Take the listing and print it in full, exactly as given.

━━━━━━━━

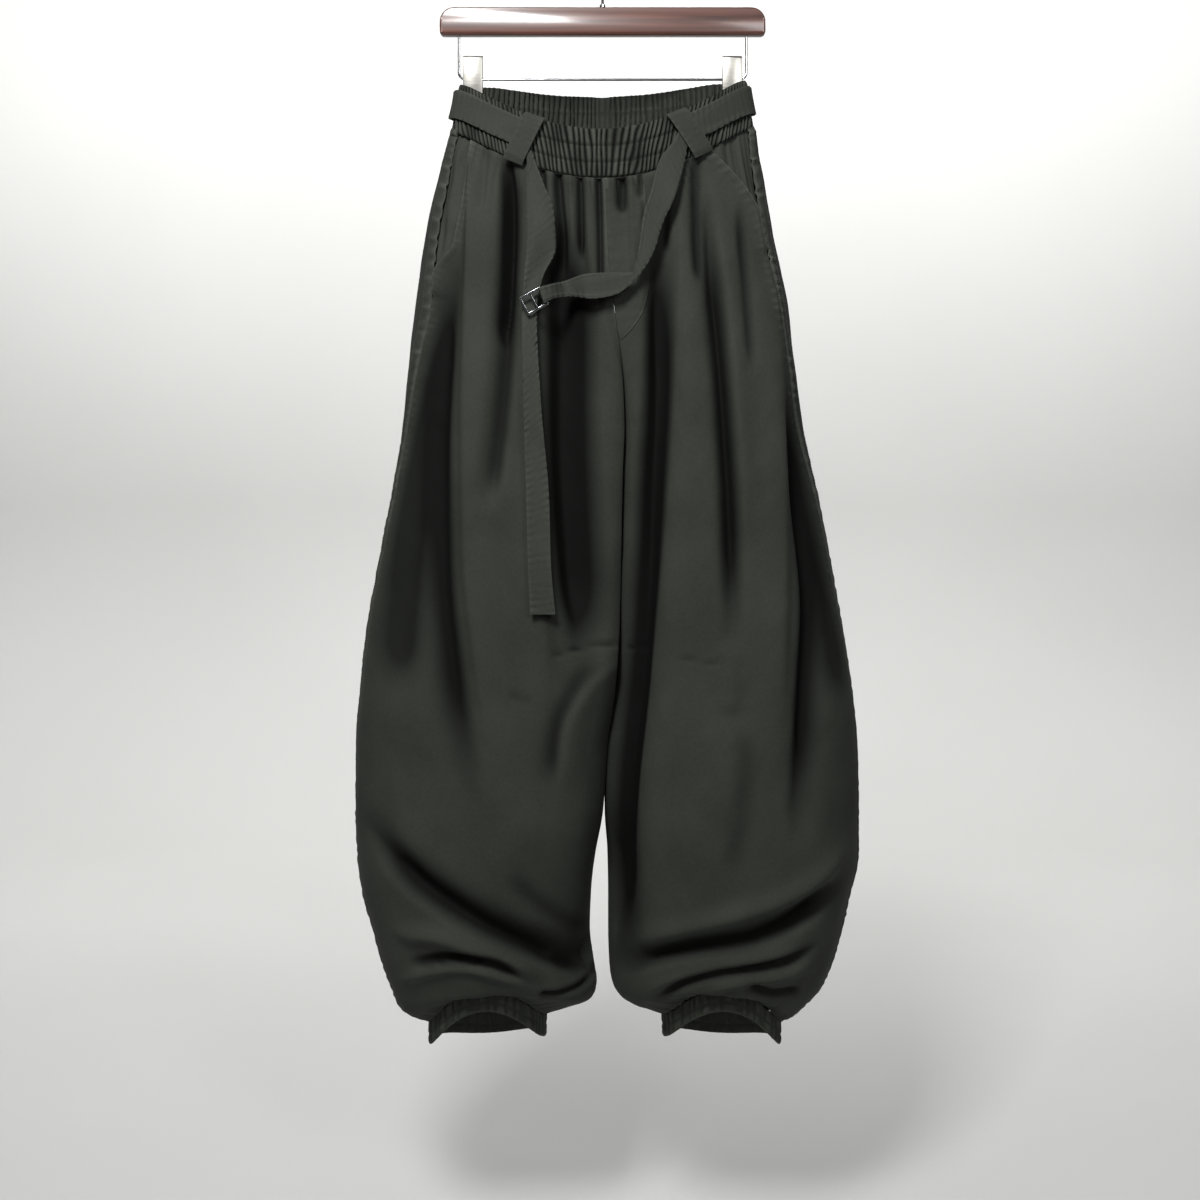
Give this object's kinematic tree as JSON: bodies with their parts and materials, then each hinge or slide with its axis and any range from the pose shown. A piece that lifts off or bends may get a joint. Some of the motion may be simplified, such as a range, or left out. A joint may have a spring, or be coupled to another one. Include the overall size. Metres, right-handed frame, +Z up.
{
  "type": "wide-leg trousers on a clip hanger",
  "caption": "Wide-leg trousers with a gathered waistband, gathered cuffs and a belt with a slider buckle, hung by the waist from a wooden clip hanger.",
  "frame": {"origin": "the inner top of the hook's bend, where the hanger hangs on a rail", "axes": "+X to the wearer's left, -Y the front of the trousers, +Z up along their length"},
  "size_m": [0.5542, 0.2101, 1.2453],
  "materials": {
    "twill": "washed cotton twill, dark charcoal green, matt",
    "belt_twill": "the same twill, folded and edge-stitched",
    "buckle_metal": "polished plated metal",
    "hanger_wood": "mahogany stain under gloss varnish",
    "hook_steel": "black",
    "wire_chrome": "plated wire",
    "clip_metal": "satin nickel plate"
  },
  "bodies": {
    "root": {"front_panel_right": "twill", "front_panel_left": "twill", "back_panel_right": "twill", "back_panel_left": "twill", "pocket_facing_right": "twill", "pocket_facing_left": "twill", "fly": "twill", "waistband": "twill", "cuff_right": "twill", "cuff_left": "twill", "belt": "belt_twill", "belt_loop_front_right": "belt_twill", "belt_loop_front_left": "belt_twill", "belt_loop_back_right": "belt_twill", "belt_loop_back_left": "belt_twill", "buckle": "buckle_metal", "hanger_bar": "hanger_wood", "hanger_hook": "hook_steel", "hanger_wire": "wire_chrome", "clip_right": "clip_metal", "clip_left": "clip_metal"}
  },
  "joints": []
}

━━━━━━━━

Written answer:
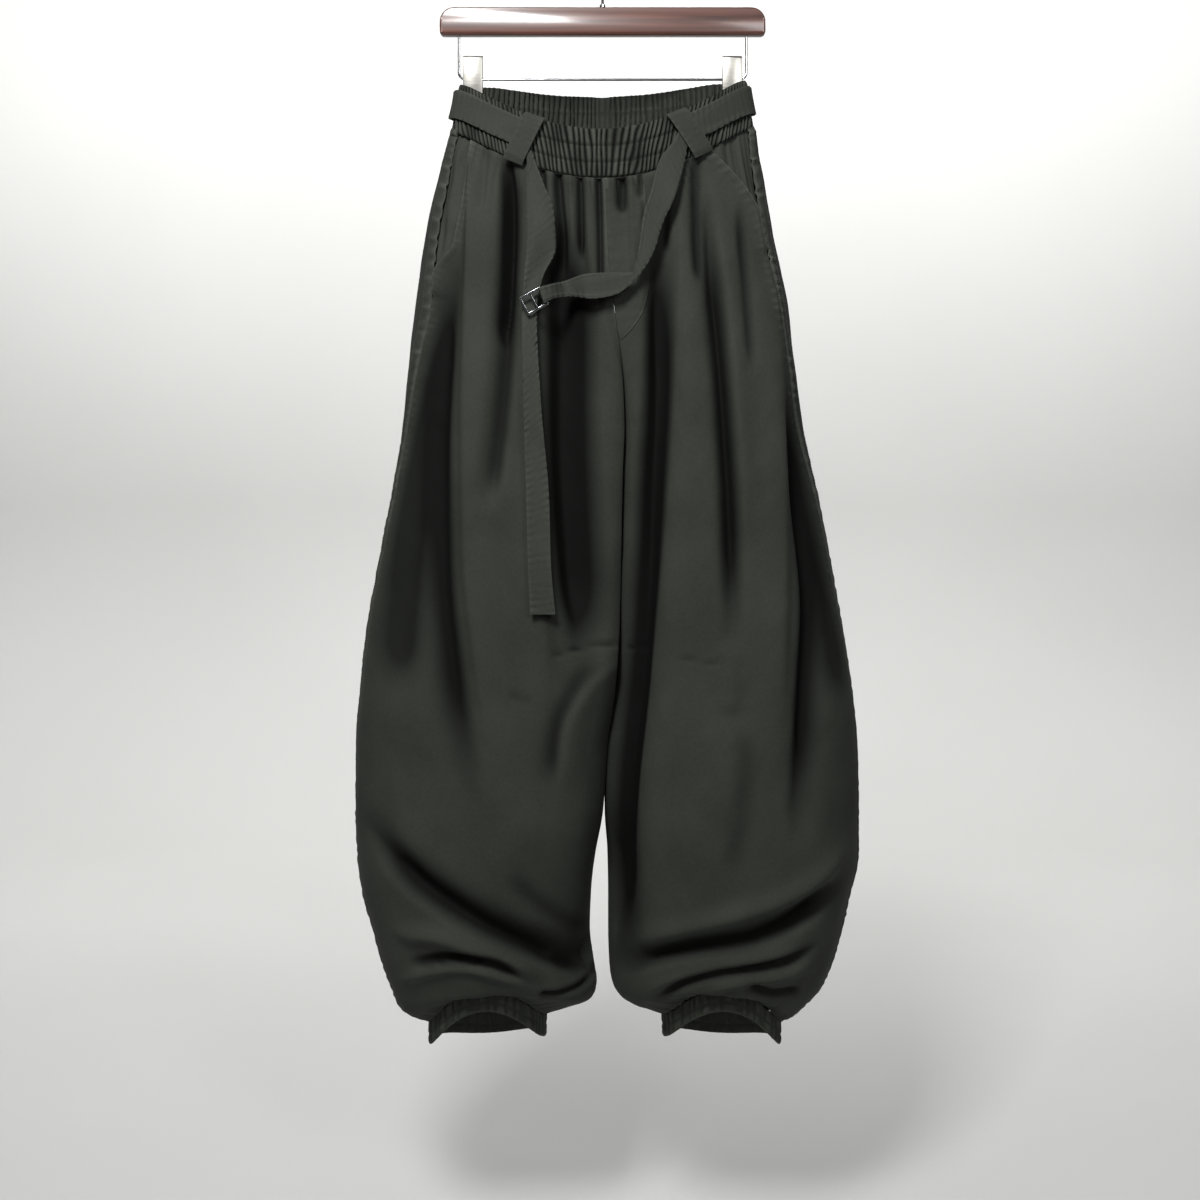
Give this object's kinematic tree as JSON: bodies with their parts and materials, then each hinge or slide with its axis and any range from the pose shown. A piece that lifts off or bends may get a joint. Some of the motion may be simplified, such as a range, or left out. A joint may have a spring, or be coupled to another one. Include the overall size. Metres, right-handed frame, +Z up.
{
  "type": "wide-leg trousers on a clip hanger",
  "caption": "Wide-leg trousers with a gathered waistband, gathered cuffs and a belt with a slider buckle, hung by the waist from a wooden clip hanger.",
  "frame": {"origin": "the inner top of the hook's bend, where the hanger hangs on a rail", "axes": "+X to the wearer's left, -Y the front of the trousers, +Z up along their length"},
  "size_m": [0.5542, 0.2101, 1.2453],
  "materials": {
    "twill": "washed cotton twill, dark charcoal green, matt",
    "belt_twill": "the same twill, folded and edge-stitched",
    "buckle_metal": "polished plated metal",
    "hanger_wood": "mahogany stain under gloss varnish",
    "hook_steel": "black",
    "wire_chrome": "plated wire",
    "clip_metal": "satin nickel plate"
  },
  "bodies": {
    "root": {"front_panel_right": "twill", "front_panel_left": "twill", "back_panel_right": "twill", "back_panel_left": "twill", "pocket_facing_right": "twill", "pocket_facing_left": "twill", "fly": "twill", "waistband": "twill", "cuff_right": "twill", "cuff_left": "twill", "belt": "belt_twill", "belt_loop_front_right": "belt_twill", "belt_loop_front_left": "belt_twill", "belt_loop_back_right": "belt_twill", "belt_loop_back_left": "belt_twill", "buckle": "buckle_metal", "hanger_bar": "hanger_wood", "hanger_hook": "hook_steel", "hanger_wire": "wire_chrome", "clip_right": "clip_metal", "clip_left": "clip_metal"}
  },
  "joints": []
}